Exercise aim:
Find the lines that hold "from". Report only how many there are.

Stored data:
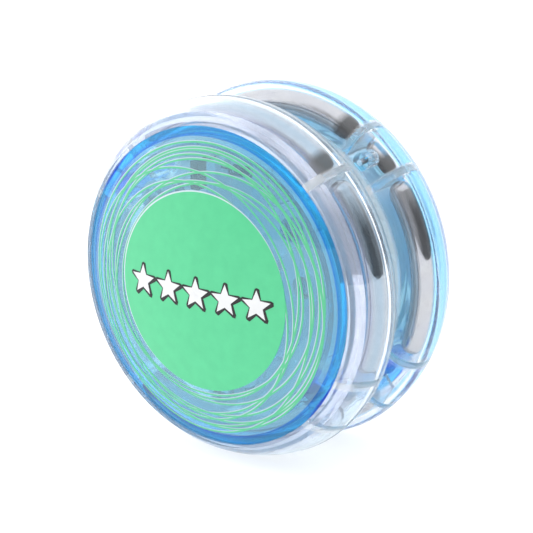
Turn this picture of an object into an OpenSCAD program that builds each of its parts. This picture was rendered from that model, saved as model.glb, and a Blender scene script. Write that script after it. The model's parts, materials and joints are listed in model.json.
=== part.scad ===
// Automatic-return yo-yo with clear rim shells, steel rim rods and domed snap-in lenses.
// It spins about Y. The clutch half faces -Y, +Z is up, and the origin is on the axle
// in the middle of the string gap. Each half is drawn lying down, with its own z
// measured outward from the middle of the gap, and is then turned into place.

/* [Shells] */
// Outer radius of each half
shell_r = 28.5; // [28.2:0.1:28.8]
// Height of the outer lip above the middle of the gap
lip_z = 12.9; // [12.8:0.1:13.2]
// Radius of the rounded outer side of the rim
side_r = 11; // [10.8:0.1:11.2]
// Radius of the rounded edge beside the string gap
shoulder_r = 3.5; // [3.3:0.1:3.6]
// Thickness of the rim wall and of the gap face
wall = 1.3; // [1.1:0.1:1.4]
// Half of the string gap at the hub
gap_half = 2.15; // [2.1:0.05:2.3]
// How much the gap face leans back from hub to rim
gap_flare = 0.55; // [0.4:0.05:0.6]
// Thickness of the radial ribs in the rim
rib_t = 1.2; // [0.8:0.1:1.4]

/* [Lenses] */
// Radius of the lens edge
lens_r = 25; // [24.8:0.05:25]
// Height of the top of the dome above the middle of the gap
dome_z = 17.45; // [17.4:0.05:17.6]
// Radius of the sphere that the dome is part of
dome_r = 67.5; // [66:0.5:69]
// Thickness of the dome
lens_t = 1.6; // [1.2:0.1:1.8]
// Radius of the printed label
label_r = 15.7; // [14:0.1:16]
// Number of stars in the row on the label
star_count = 5; // [3:2:5]
// Outer radius of each star
star_r = 2.5; // [1.5:0.1:2.6]

/* [Rim weights] */
// Radius of the round steel rods in the rim
rod_r = 1.9; // [1.5:0.05:1.9]
// Radius of the short steel slugs in the back rim
slug_r = 1.5; // [1.2:0.05:1.5]

/* [Axle and spool] */
// Radius of the axle bolt
axle_r = 2; // [1.9:0.05:2]
// Width across the flats of the bolt head and nut
hex_af = 7; // [6.8:0.1:7]
// Radius of the bottom of the string groove
groove_r = 4.2; // [4:0.1:4.5]
// Radius of the clutch drum on the spool
drum_r = 6; // [5.8:0.1:6]

/* [Clutch] */
// Thickness of the clutch arms
arm_t = 3.8; // [3.4:0.1:3.8]
// Width of the curved band of each arm
arm_w = 3; // [2.6:0.1:3.2]
// Radius of the steel weight balls
ball_r = 1.8; // [1.5:0.05:1.8]
// Number of turns in the clutch spring
spring_turns = 9; // [6:1:11]

/* [Hidden] */
$fn = 96;
// Small extra depth that carries a cut through a surface
cut = 0.5;

// Rim section
side_z = 5.5;
side_c = shell_r - side_r;
shoulder_c = shell_r - shoulder_r;
shoulder_z = gap_half + gap_flare + shoulder_r;
floor_z = gap_half + 0.15 + wall;
ring_in = 22.3;
ring_out = 23.1;
pocket_r = lens_r + 0.1;
ledge_z = 9.95;

// Angles of the ribs and of the snap windows, seen from outside the front half
front_ribs = [47, 227];
front_window_ribs = [-46.5, -25.5, 133.5, 154.5];
front_windows = [-36, 144];
back_ribs = [40, 58, 220, 238];
back_window_ribs = [-47, -27, 133, 153];
back_windows = [-37, 143];
window_in = 20;
window_out = 24.3;
window_half_angle = 8;
tab_in = 21;
tab_out = 23.6;
tab_half_angle = 6;
skirt_r = ring_in - 0.15;
skirt_t = 0.8;
skirt_z = 4.2;
skirt_gap_half_angle = 13;
tab_z = 3;

// Rods and slugs, each given by the ribs that it lies between
rod_c = 25.2;
rod_z = 6.6;
slug_c = 24.6;
slug_z = 8.2;
front_rod_bays = [[-25.5, 47], [47, 133.5], [154.5, 227], [227, 313.5]];
back_rod_bays = [[-27, 40], [58, 133], [153, 220], [238, 313]];
slug_bays = [[40, 58], [220, 238]];
post_c = 24.2;
post_r = 1.4;
post_top = 6.5;

// Axle stack, as heights above the middle of the gap
hub_hole_r = 6.7;
hex_r = hex_af / sqrt(3);
head_z = 8.8;
head_t = 2.8;
bolt_end = -9.2;
thread_pitch = 0.7;
thread_turns = 6;
bushing_r = 3;
bushing_top = 7.45;
bushing_bottom = -3;
shim_t = 0.5;
shim_r = 3.6;
back_seat_z = 3.55;
nut_z = 5.6;
nut_t = 3.2;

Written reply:
4